# TASK TO CARRY OUT
Return each line of the material verbatim.

# DATASET EXTRACT

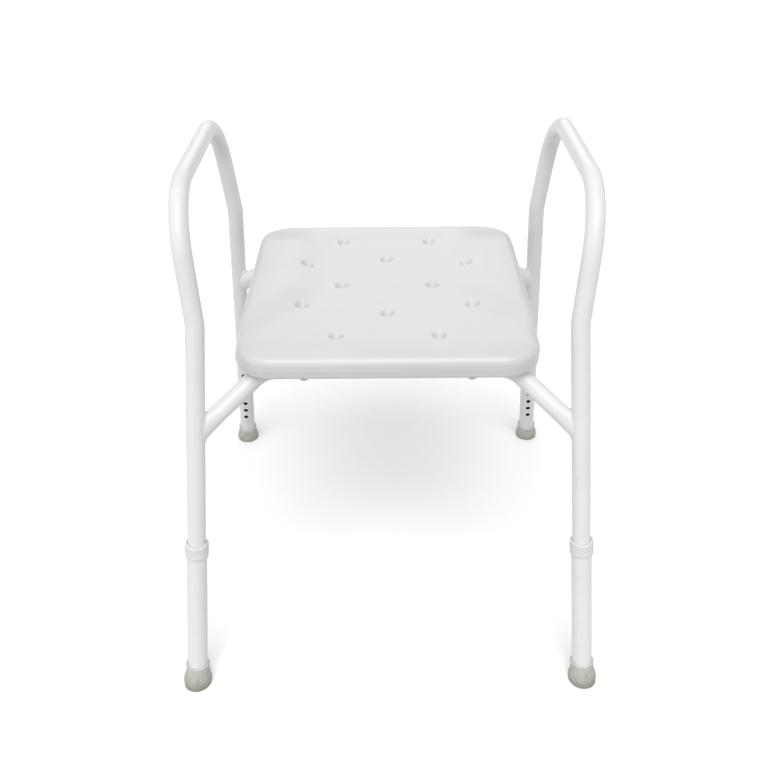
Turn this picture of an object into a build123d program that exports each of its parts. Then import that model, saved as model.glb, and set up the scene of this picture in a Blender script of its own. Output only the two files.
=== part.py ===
"""Shower stool with armrests: two bent side hoops, two cross tubes, a moulded seat
and four telescoping legs locked by snap buttons.

Millimetres. Origin on the floor under the middle of the seat, +Z up, front towards -Y.
Everything is at rest with the legs fully extended.
"""

from build123d import *
from math import sqrt
import os

# --- driving dimensions: the stance ---
foot_span_x = 576.0        # between left and right leg axes, on the floor
foot_span_y = 632.0        # between front and rear leg axes, on the floor
knee_span_x = 500.0        # the same, where the hoop starts to flare outwards
knee_span_y = 400.0
knee_height = 544.0
arm_span_x = 528.0         # between the two armrest axes
arm_span_y = 344.0         # between the armrest's front and rear corner points
arm_height = 708.0         # armrest axis above the floor
knee_radius = 70.0
arm_radius = 95.0

# --- tubes ---
leg_diameter = 28.6
leg_wall = 1.3
slide_clearance = 0.3      # radial, between the hoop tube and the lower leg's bore
hoop_diameter = leg_diameter - 2 * (leg_wall + slide_clearance)
hoop_wall = 1.5
hoop_end = 132.0           # lower end of the hoop tube, measured along the leg from the floor

# --- cross tubes ---
cross_diameter = 25.4
cross_wall = 1.5
cross_corner_x = 170.0     # corner point of the bend, from the middle
cross_y = 176.0            # level run, from the middle
cross_axis_z = 461.0
cross_bend_radius = 45.0
weld_height = 393.0        # where the end's axis meets the leg's axis
crimp_length = 44.0        # from the leg's axis to where the tube is round again
crimp_tall = 31.0
crimp_thin = 17.0

# --- height adjustment ---
hole_pitch = 19.0
hole_count = 7
hole_diameter = 8.4
button_height = 187.0      # along the leg, from the floor
button_diameter = 7.8
button_proud = 2.8         # dome top above the lower leg's surface
button_dome = 2.0
flange_diameter = 11.0
flange_thickness = 1.5
wall_gap = 0.2             # flange corner to the bore of the hoop tube

# --- leaf spring behind the button ---
spring_thickness = 0.8
spring_width = 8.0
spring_length = 40.0
spring_tail = 6.0
spring_wall_gap = 0.12
spring_bend_radius = 1.6

# --- collar ---
leg_top = 232.0            # top of the lower leg's tube, along the leg
collar_wall = 2.2          # round the lower leg
collar_diameter = leg_diameter + 2 * collar_wall
collar_skirt = 16.0        # length that wraps the lower leg
collar_lip = 5.5           # thickness above the tube's end
collar_chamfer = 1.0
collar_clearance = 0.3     # radial, round the sliding hoop tube

# --- rubber tip and its washer ---
tip_sleeve_wall = 2.4      # round the lower leg
tip_flare = 3.8            # how far the bell's foot stands out from the sleeve
tip_sleeve_diameter = leg_diameter + 2 * tip_sleeve_wall
tip_base_diameter = tip_sleeve_diameter + 2 * tip_flare
tip_height = 34.0
tip_base_height = 7.5
tip_flare_top = 25.0
tip_floor = 8.0            # rubber under the washer, along the leg
tip_lip_fillet = 1.2
washer_thickness = 1.5
washer_bore = 9.0
tread_rings = ((9.0, 11.5), (14.5, 17.0))
tread_depth = 1.2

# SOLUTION
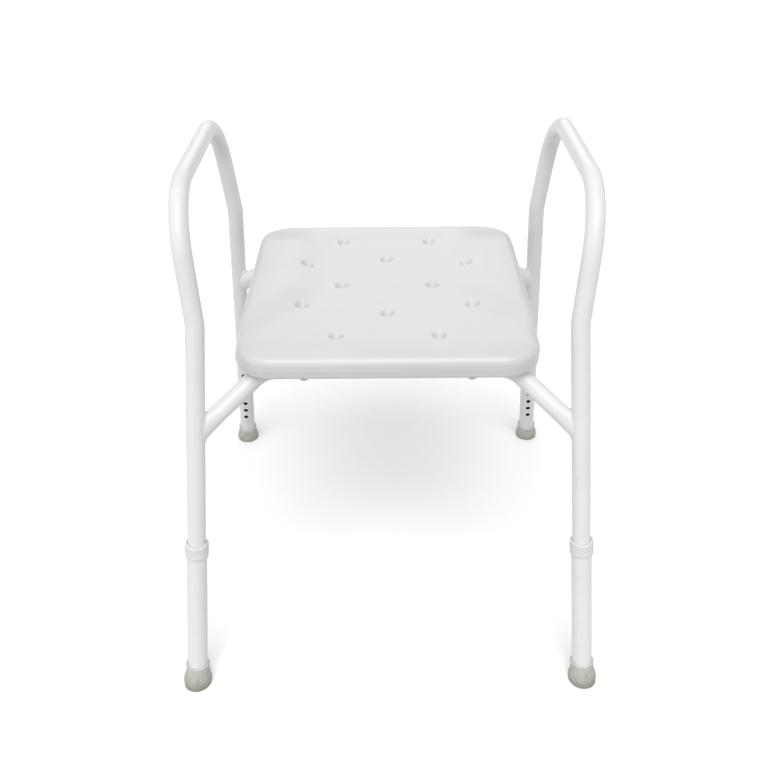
Turn this picture of an object into a build123d program that exports each of its parts. Then import that model, saved as model.glb, and set up the scene of this picture in a Blender script of its own. Output only the two files.
=== part.py ===
"""Shower stool with armrests: two bent side hoops, two cross tubes, a moulded seat
and four telescoping legs locked by snap buttons.

Millimetres. Origin on the floor under the middle of the seat, +Z up, front towards -Y.
Everything is at rest with the legs fully extended.
"""

from build123d import *
from math import sqrt
import os

# --- driving dimensions: the stance ---
foot_span_x = 576.0        # between left and right leg axes, on the floor
foot_span_y = 632.0        # between front and rear leg axes, on the floor
knee_span_x = 500.0        # the same, where the hoop starts to flare outwards
knee_span_y = 400.0
knee_height = 544.0
arm_span_x = 528.0         # between the two armrest axes
arm_span_y = 344.0         # between the armrest's front and rear corner points
arm_height = 708.0         # armrest axis above the floor
knee_radius = 70.0
arm_radius = 95.0

# --- tubes ---
leg_diameter = 28.6
leg_wall = 1.3
slide_clearance = 0.3      # radial, between the hoop tube and the lower leg's bore
hoop_diameter = leg_diameter - 2 * (leg_wall + slide_clearance)
hoop_wall = 1.5
hoop_end = 132.0           # lower end of the hoop tube, measured along the leg from the floor

# --- cross tubes ---
cross_diameter = 25.4
cross_wall = 1.5
cross_corner_x = 170.0     # corner point of the bend, from the middle
cross_y = 176.0            # level run, from the middle
cross_axis_z = 461.0
cross_bend_radius = 45.0
weld_height = 393.0        # where the end's axis meets the leg's axis
crimp_length = 44.0        # from the leg's axis to where the tube is round again
crimp_tall = 31.0
crimp_thin = 17.0

# --- height adjustment ---
hole_pitch = 19.0
hole_count = 7
hole_diameter = 8.4
button_height = 187.0      # along the leg, from the floor
button_diameter = 7.8
button_proud = 2.8         # dome top above the lower leg's surface
button_dome = 2.0
flange_diameter = 11.0
flange_thickness = 1.5
wall_gap = 0.2             # flange corner to the bore of the hoop tube

# --- leaf spring behind the button ---
spring_thickness = 0.8
spring_width = 8.0
spring_length = 40.0
spring_tail = 6.0
spring_wall_gap = 0.12
spring_bend_radius = 1.6

# --- collar ---
leg_top = 232.0            # top of the lower leg's tube, along the leg
collar_wall = 2.2          # round the lower leg
collar_diameter = leg_diameter + 2 * collar_wall
collar_skirt = 16.0        # length that wraps the lower leg
collar_lip = 5.5           # thickness above the tube's end
collar_chamfer = 1.0
collar_clearance = 0.3     # radial, round the sliding hoop tube

# --- rubber tip and its washer ---
tip_sleeve_wall = 2.4      # round the lower leg
tip_flare = 3.8            # how far the bell's foot stands out from the sleeve
tip_sleeve_diameter = leg_diameter + 2 * tip_sleeve_wall
tip_base_diameter = tip_sleeve_diameter + 2 * tip_flare
tip_height = 34.0
tip_base_height = 7.5
tip_flare_top = 25.0
tip_floor = 8.0            # rubber under the washer, along the leg
tip_lip_fillet = 1.2
washer_thickness = 1.5
washer_bore = 9.0
tread_rings = ((9.0, 11.5), (14.5, 17.0))
tread_depth = 1.2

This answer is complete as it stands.